There were no Farmer's Markets then and I was unable to interest any stores or roadside markets in buying my produce. I canned what I could, sold some to the guys at work and a lot went to waste. I grew fantastic vegetables but was a poor salesman.
 

·
Premium Member
Joined
·
15,981 Posts
It is going to depend on a number of things beginning with what you are growing. Are you growing something that gets big quickly then gets harvested all at the same time, like corn, or something that is slower and will be harvested over four or eight weeks, like tomatoes? If you want to grow for market, make sure you have a market, then grow items that will give you back your labor in cash. You need to know what will grow well in your soil and climate to limit your options.

Do more research into different ways to garden. For instance, lasagne gardening may work for you, which should mean less weeding and no tilling. If you put your chickens on the garden in the fall after harvesting they will take care of bugs and fertilization. Ducks eat snails.
 

·
Premium Member
Joined
·
25,488 Posts
It will depend as was said, kinda, what type and kind of implements you have and use What kind of shape there in. IF you have to can and preserve WHILE keeping the garden weeded, ect.
I dont believe you can have enough tools and implements. I DO believe you can have too few.

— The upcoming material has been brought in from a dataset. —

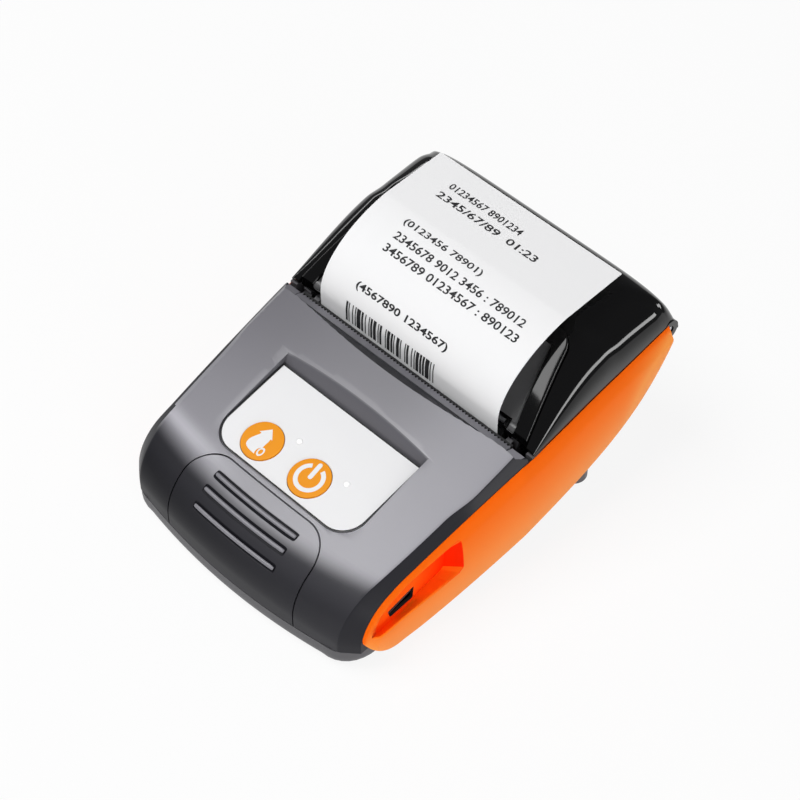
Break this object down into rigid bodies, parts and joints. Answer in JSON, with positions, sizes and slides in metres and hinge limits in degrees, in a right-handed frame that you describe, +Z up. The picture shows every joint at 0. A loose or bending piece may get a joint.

A person may have an old tractor and plow and disc and harrow, An used tiller, a hoe, push plow, and think hes ready for an acre garden
Im here to tell you that tractors break down, have flats, ect. That a used tiller of unknown vintage and care is GUARANTEED to break down on an acre garden leaving you with hoes and push plows.
I have ALL the hand tools needed at least in duplicate
2 push plows, a high wheel and a low wheel, in which I can see no difference in use.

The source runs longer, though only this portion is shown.